Dynamic applications, in particular, can benefit from exchanging ac induction motors for permanent-magnet motors that are inherently more efficient; the amount of energy needed for a typical positioning application can be as much as 30 per cent lower.
In addition, a synchronous servo motor is likely to draw a lower current, so it might be feasible to reduce the size of the inverter as well.
Siemens has recently taken the interesting step of launching a single family of motors, known as the 1PH8 series, that encompasses both induction and synchronous versions (Fig.3). Customers can choose from forced ventilation or water cooling, and power outputs ranging from 2.8 to 1340kW.
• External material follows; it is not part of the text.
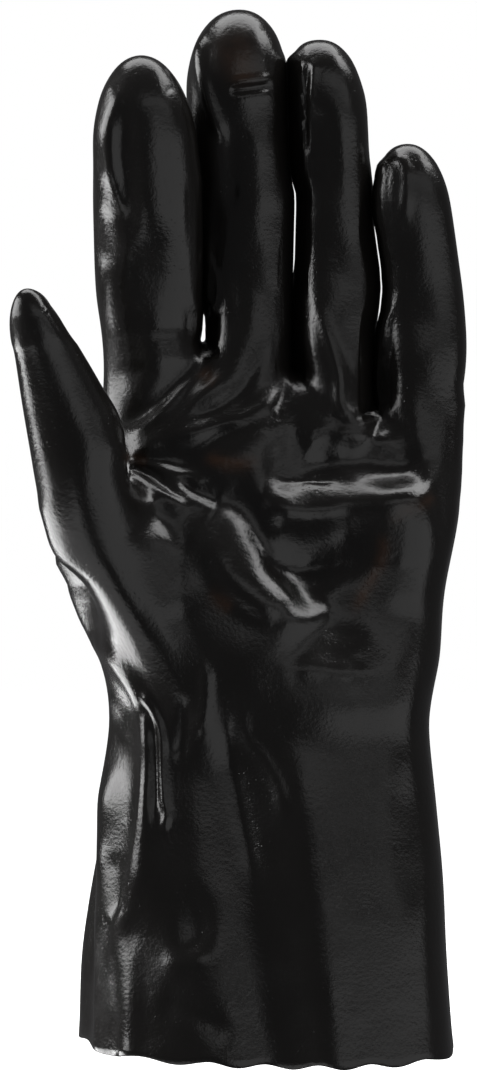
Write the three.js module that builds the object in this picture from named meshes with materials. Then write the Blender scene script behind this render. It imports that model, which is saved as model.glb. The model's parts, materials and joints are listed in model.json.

The publication of an international standard for motor efficiencies should help to make the selection of energy-efficient motors simpler, but designers and specifiers need to do far more than pick a motor with an IE1, IE2 or IE3 rating.
First, it has to be remembered that IEC 60034-30 only covers limited types and styles of motor, and it may be that switching to a motor of a different type will bring greater benefits. And motors that are seldom used might be best left as they are. It could also be that installing an inverter drive with an existing motor could bring greater benefits than swapping the motor for a more efficient model of the same rating.
As we have seen above, it is seldom a simple matter to upgrade to a more efficient motor, as there may be mechanical and electrical changes that need to be made to accommodate the new motor.
Nevertheless, the potential to reduce the running costs over the lifetime of a motor can, in many cases, easily outweigh the additional investment required to purchase a higher-efficiency motor.
With the end user being the beneficiary rather than the equipment manufacturer, it is therefore the end user that should be considering specifying high-efficiency motors - and manufactures should emphasise the potential lifetime savings when supplying equipment that is fitted with energy-efficient motors.